• **To be done**: Please quote exactly the lines below from the line containing "in_stack() plate_body(upper_lift_shares);" to the line containing "if empty is", both lines included, and nothing else.

• **Provided data**:
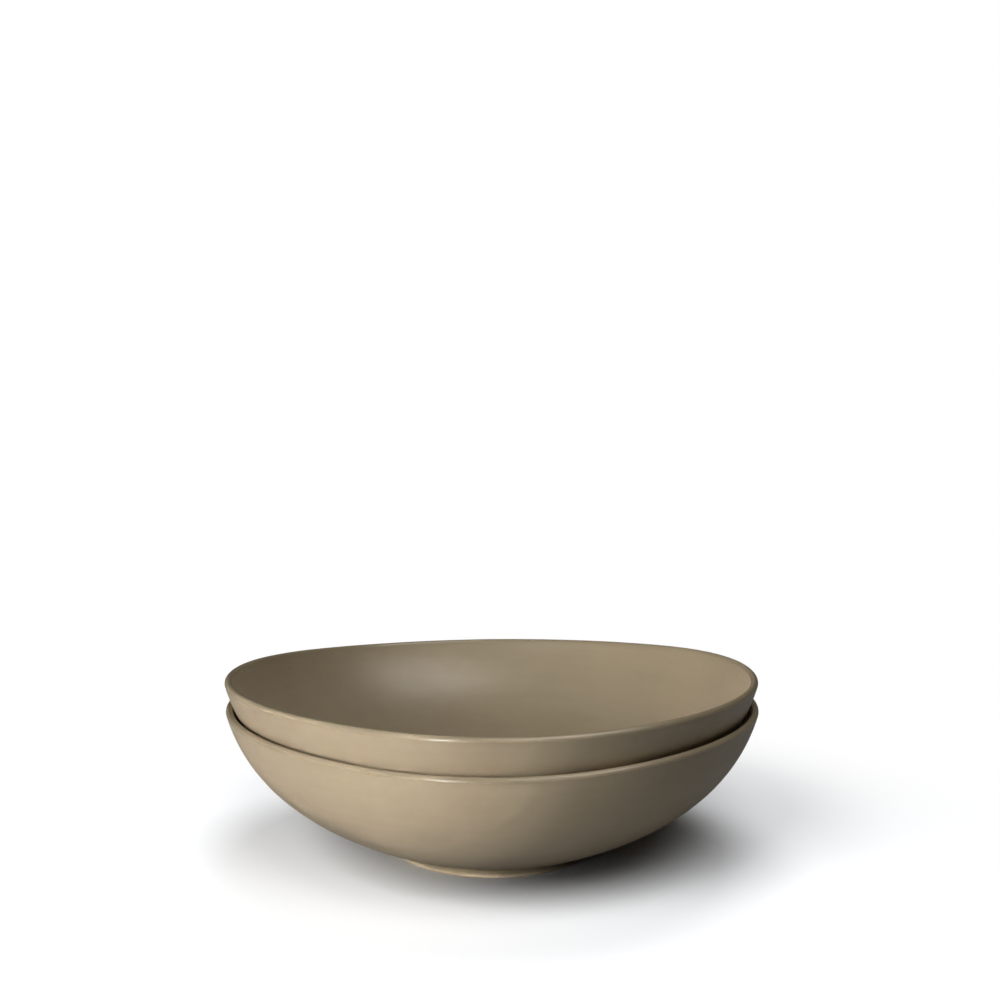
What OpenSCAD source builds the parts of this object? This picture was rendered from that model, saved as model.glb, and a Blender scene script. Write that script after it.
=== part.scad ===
// Two deep stoneware plates, the upper one nested in the lower one.
// Millimetres, +Z up. The origin is on the table, in the middle of the lower plate's foot.
// Each plate is a thrown body with a curved wall and a rounded lip, on a turned foot ring of bare clay.
// The rims are uneven, as hand-made ones are: waves in the plan and in the height fade out towards the foot.

/* [Plate] */
// Outside diameter of a plate at its rim
rim_d = 220; // [190:1:260]
// Height of a plate, from the foot to the top of the lip
plate_h = 60; // [50:0.5:75]
// Thickness of the rounded lip
lip_t = 3.3; // [2.4:0.1:5]
// Thickness of the floor in the middle
floor_t = 5; // [4:0.1:8]

/* [Wall outside] */
// Direction of the wall where it leaves the foot, in degrees above level
wall_start_angle = 19.5; // [14:0.5:24]
// Direction of the wall where it meets the lip, in degrees above level
wall_end_angle = 73; // [66:0.5:80]
// How far the wall keeps the direction it starts with
wall_start_pull = 39; // [30:1:44]
// How far the wall keeps the direction it ends with
wall_end_pull = 29; // [22:1:32]

/* [Wall inside] */
// How far the inside stays level from the middle
inside_start_pull = 58; // [48:1:62]
// How far the inside keeps the direction of the wall below the lip
inside_end_pull = 34; // [26:1:38]

/* [Foot ring] */
// Outside diameter of the foot ring
foot_d = 84; // [76:1:96]
// Height of the foot ring
foot_h = 3.3; // [2:0.1:6]
// Width of the foot ring, from its outside to its inside
foot_w = 6; // [4:0.5:10]
// Radius of the foot ring's two lower edges
foot_edge_r = 0.6; // [0.3:0.1:0.9]
// How far the wall overhangs the foot ring
foot_overhang = 0.5; // [0.2:0.1:1.5]

/* [Stack] */
// Clearance between the upper plate's foot and the inside of the lower plate
seat_gap = 0.3; // [0.2:0.05:0.6]
// How far the upper plate sits to the right of the lower one
stack_shift_x = -0.4; // [-0.8:0.1:0.8]
// How far the upper plate sits behind the lower one
stack_shift_y = -0.4; // [-0.8:0.1:0.8]

/* [Rim] */
// How uneven the rims are: 0 for true rims, 1 for the hand-made ones
unevenness = 1; // [0:0.1:1.4]

/* [Hidden] */

// Waves of the rims' plan: lobes around the rim, share of the rim's radius, degrees to a lobe
rim_plan_shares = [[1, 0.0067, 117], [2, 0.0072, -28], [3, 0.0108, 37], [4, 0.003, 0]];
// Waves of the rims' height: lobes around the rim, share of the plate's height, degrees to a lobe
lower_lift_shares = [[1, 0.0137, -39], [2, 0.0375, -2], [3, 0.0022, 40], [5, 0.0035, 20]];
upper_lift_shares = [[1, 0.0218, -52], [2, 0.0254, 5.5], [3, 0.0022, 40], [5, 0.0035, 20]];

// Facets around a plate and along the parts of its section
plate_sides = 90;
wall_steps = 14;
lip_steps = 8;
inside_steps = 15;
foot_sides = 120;

glaze_colour = [0.66, 0.60, 0.48];
clay_colour = [0.78, 0.67, 0.50];

rim_r = rim_d / 2;
lip_r = lip_t / 2;
foot_r = foot_d / 2;
wall_foot_r = foot_r + foot_overhang;
stack_shift = [stack_shift_x, stack_shift_y];

// The section of a plate, as points [radius, height]
function along(angle) = [cos(angle), sin(angle)];
function bezier(a, b, c, d, t) =
    pow(1 - t, 3) * a + 3 * pow(1 - t, 2) * t * b + 3 * (1 - t) * t * t * c + pow(t, 3) * d;

lip_middle = [rim_r - lip_r, plate_h - lip_r];
wall_start = [wall_foot_r, foot_h];
wall_end = lip_middle + lip_r * along(wall_end_angle - 90);
inside_start = lip_middle + lip_r * along(wall_end_angle + 90);
inside_end = [0, foot_h + floor_t];

function wall_at(t) = bezier(
    wall_start,
    wall_start + wall_start_pull * along(wall_start_angle),
    wall_end - wall_end_pull * along(wall_end_angle),
    wall_end,
    t);
function inside_at(t) = bezier(
    inside_start,
    inside_start - inside_end_pull * along(wall_end_angle),
    inside_end + [inside_start_pull, 0],
    inside_end,
    t);

wall_points = [for (i = [0:wall_steps]) wall_at(i / wall_steps)];
lip_points = [for (i = [1:lip_steps - 1])
    lip_middle + lip_r * along(wall_end_angle - 90 + 180 * i / lip_steps)];
inside_points = [for (i = [0:inside_steps - 1]) inside_at(i / inside_steps)];
section = concat(wall_points, lip_points, inside_points);

// The waves are whole at the rim and fade to nothing at the foot
function fade(r) = max(0, (r - wall_foot_r) / (rim_r - wall_foot_r));
function waves(shares, angle, i = 0) = i == len(shares) ? 0 :
    shares[i][1] * cos(shares[i][0] * (angle - shares[i][2])) + waves(shares, angle, i + 1);

function plate_point(p, angle, lift_shares) =
    let (share = unevenness * fade(p[0]))
    let (r = p[0] * (1 + share * waves(rim_plan_shares, angle)))
    [r * cos(angle), r * sin(angle), p[1] + share * plate_h * waves(lift_shares, angle)];

// Where the upper plate stands: its foot's rounded edge rests on the inside of the lower plate
inside_heights = [for (i = [0:inside_steps]) inside_at(i / inside_steps)];
function foot_edge_at(angle) = [foot_r - foot_edge_r, foot_edge_r] + foot_edge_r * along(angle);
seat_heights = [for (angle = [-90:10:0])
    let (p = foot_edge_at(angle)) lookup(p[0] + norm(stack_shift), inside_heights) - p[1]];
stack_pitch = max(seat_heights) + seat_gap;
echo(stack_pitch = stack_pitch);

module plate_body(lift_shares) {
    rings = len(section);
    under_pole = rings * plate_sides;
    inside_pole = under_pole + 1;
    points = concat(
        [for (p = section, k = [0:plate_sides - 1])
            plate_point(p, 360 * k / plate_sides, lift_shares)],
        [[0, 0, foot_h], [0, 0, inside_end[1]]]);
    function at(ring, k) = ring * plate_sides + k % plate_sides;
    sides = [for (ring = [0:rings - 2], k = [0:plate_sides - 1], half = [0, 1])
        half == 0 ? [at(ring, k), at(ring + 1, k), at(ring + 1, k + 1)]
                  : [at(ring, k), at(ring + 1, k + 1), at(ring, k + 1)]];
    under = [for (k = [0:plate_sides - 1]) [under_pole, at(0, k), at(0, k + 1)]];
    middle = [for (k = [0:plate_sides - 1]) [inside_pole, at(rings - 1, k + 1), at(rings - 1, k)]];
    color(glaze_colour) polyhedron(points, concat(sides, under, middle));
}

module foot_ring() {
    inner_r = foot_r - foot_w;
    color(clay_colour) rotate_extrude($fn = foot_sides) {
        for (r = [inner_r + foot_edge_r, foot_r - foot_edge_r])
            translate([r, foot_edge_r]) circle(foot_edge_r, $fn = 32);
        translate([inner_r + foot_edge_r, 0]) square([foot_w - 2 * foot_edge_r, foot_h]);
        translate([inner_r, foot_edge_r]) square([foot_w, foot_h - foot_edge_r]);
    }
}

module in_stack() {
    translate([stack_shift[0], stack_shift[1], stack_pitch]) children();
}

module lower_plate() {
    plate_body(lower_lift_shares);
}

module lower_foot_ring() {
    foot_ring();
}

module upper_plate() {
    in_stack() plate_body(upper_lift_shares);
}

module upper_foot_ring() {
    in_stack() foot_ring();
}

lower_plate();
lower_foot_ring();
upper_plate();
upper_foot_ring();
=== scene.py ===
"""Two nested deep plates of glazed stoneware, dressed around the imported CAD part, in a plain studio."""

import math

import bpy
from mathutils import Matrix, Vector


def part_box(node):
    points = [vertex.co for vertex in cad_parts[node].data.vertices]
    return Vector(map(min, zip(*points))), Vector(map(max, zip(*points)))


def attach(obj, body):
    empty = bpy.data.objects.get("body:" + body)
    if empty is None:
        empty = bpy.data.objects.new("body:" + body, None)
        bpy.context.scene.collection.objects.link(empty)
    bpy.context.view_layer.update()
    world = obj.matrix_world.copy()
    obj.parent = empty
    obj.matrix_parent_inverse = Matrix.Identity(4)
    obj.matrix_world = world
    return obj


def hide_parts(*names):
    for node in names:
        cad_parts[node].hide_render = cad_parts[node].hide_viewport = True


bl_info = {
    "name": "Nested deep plates",
    "version": (1, 0, 0),
    "blender": (4, 5, 0),
    "location": "3D View > Sidebar > Plates",
    "description": "Makes two nested deep plates of glazed stoneware and the studio around them",
    "category": "Object",
}

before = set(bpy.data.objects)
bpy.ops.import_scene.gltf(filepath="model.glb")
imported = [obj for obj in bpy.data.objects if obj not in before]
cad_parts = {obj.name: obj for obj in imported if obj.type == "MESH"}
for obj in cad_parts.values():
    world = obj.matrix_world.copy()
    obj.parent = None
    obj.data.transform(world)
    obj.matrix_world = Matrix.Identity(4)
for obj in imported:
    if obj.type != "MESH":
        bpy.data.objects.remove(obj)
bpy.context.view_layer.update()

MM = 0.001
LOWER_RING_LOW, LOWER_RING_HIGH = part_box("lower_foot_ring")
UPPER_RING_LOW, UPPER_RING_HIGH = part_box("upper_foot_ring")

# Waves of a rim: lobes around it, share of the rim's radius or of the plate's height, degrees to a lobe
RIM_PLAN_WAVES = ((1, 0.0067, 117), (2, 0.0072, -28), (3, 0.0108, 37), (4, 0.003, 0))
LOWER_LIFT_WAVES = ((1, 0.0137, -39), (2, 0.0375, -2), (3, 0.0022, 40), (5, 0.0035, 20))
UPPER_LIFT_WAVES = ((1, 0.0218, -52), (2, 0.0254, 5.5), (3, 0.0022, 40), (5, 0.0035, 20))

# How finely a plate is made: quads around it and along each part of its section
SIDES = 360
INSIDE_ROWS, LIP_ROWS, WALL_ROWS, UNDER_ROWS = 54, 16, 46, 6
RING_FLAT_ROWS, RING_EDGE_ROWS = 3, 6
SEAM_WIDTH = 0.001 * MM
SHARP_EDGE = math.radians(24)

# The crest attribute: 1 on top of the lip, CREST_EDGE at the lip's two edges, and from there down to 0
# between these shares of the way out along the inside and down the wall
CREST_EDGE = 0.5
CREST_INSIDE = (0.93, 1.0)
CREST_WALL = (0.06, 0.0)

# The dents of the plates, as noise per metre. Around the wall the throwing marks have MARK_STRETCH of
# their scale, so they run along it.
MARK_SCALE = 260
MARK_STRETCH = 0.06
HAND_SCALE = 26

# The glaze's patterns, as noise per metre
CLOUD_SCALE = 24
STREAK_SCALE = 420
STREAK_STRETCH = 0.05
MOTTLE_SCALE = 160
SKIN_SCALE = 1100
# The next scale breaks the painted shade on the lip's crest into patches
LIP_SHADE_SCALE = 30
SPECK_SCALE = 190

# How the patterns make the glaze: the shares of cloud, streak and mottle in its pooling, and between
# which levels each mask rises from 0 to 1
POOL_SHARES = (0.55, 0.25, 0.20)
POOL_STEP = (0.36, 0.66)
# The painted shade on the lip's crest: the levels of its mask's step, and how far it darkens the glaze
LIP_SHADE_STEP = (0.10, 0.60)
LIP_SHADE_SHARE = 0.40
SPECK_EDGE = (0.10, 0.05)
SPECK_CHOICE = (0.90, 0.93)
SPECK_SHARE = 0.55

# The glaze's gloss and relief
MOTTLE_GLOSS = 0.10
STREAK_GLOSS = 0.08
LIP_GLOSS = 0.17
RELIEF_SHARES = (0.5, 0.35, 0.15)
LIP_SMOOTHING = 0.9
GLAZE_RELIEF = {"Strength": 0.35, "Distance": 0.10 * MM}
IOR = 1.45

# The bare clay's patterns, as noise per metre, and its relief
GRAIN_SCALE = 1500
PATCH_SCALE = 60
TOAST_SHARES = (0.7, 0.3)
TOAST_STEP = (0.40, 0.66)
CLAY_RELIEF = {"Strength": 0.8, "Distance": 0.15 * MM}

# The glaze line on the foot ring: where the glaze grows thick and dark over it, which is partly painted
# shade under the wall's overhang, and how the line wanders
THICK_BELOW, THICK_ABOVE = 0.4 * MM, 1.2 * MM
THICK_SHARE = 0.8
WANDER_SCALE = 90
WANDER = 1.6 * MM
LINE_SOFTNESS = 0.3 * MM

# The camera's sensor, in millimetres, and the height on the plates' axis that camera and lamps go by
SENSOR_WIDTH = 36
TARGET_HEIGHT = 30 * MM

# Where the accent lamp points
ACCENT_TARGET = (0, -112 * MM, 28 * MM)

# The floor, and the distances from the plates' axis between which it fades to white for the camera
FLOOR_HALF_WIDTH = 6
FLOOR_FADE = (0.11, 0.26)


def length(name, default, description):
    """A property for a size in metres."""
    return bpy.props.FloatProperty(
        name=name, description=description, default=default, min=0, unit="LENGTH", precision=4)


def angle(name, degrees, description):
    """A property for an angle."""
    return bpy.props.FloatProperty(
        name=name, description=description, default=math.radians(degrees), subtype="ANGLE")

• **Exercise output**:
    in_stack() plate_body(upper_lift_shares);
}

module upper_foot_ring() {
    in_stack() foot_ring();
}

lower_plate();
lower_foot_ring();
upper_plate();
upper_foot_ring();
=== scene.py ===
"""Two nested deep plates of glazed stoneware, dressed around the imported CAD part, in a plain studio."""

import math

import bpy
from mathutils import Matrix, Vector


def part_box(node):
    points = [vertex.co for vertex in cad_parts[node].data.vertices]
    return Vector(map(min, zip(*points))), Vector(map(max, zip(*points)))


def attach(obj, body):
    empty = bpy.data.objects.get("body:" + body)
    if empty is None:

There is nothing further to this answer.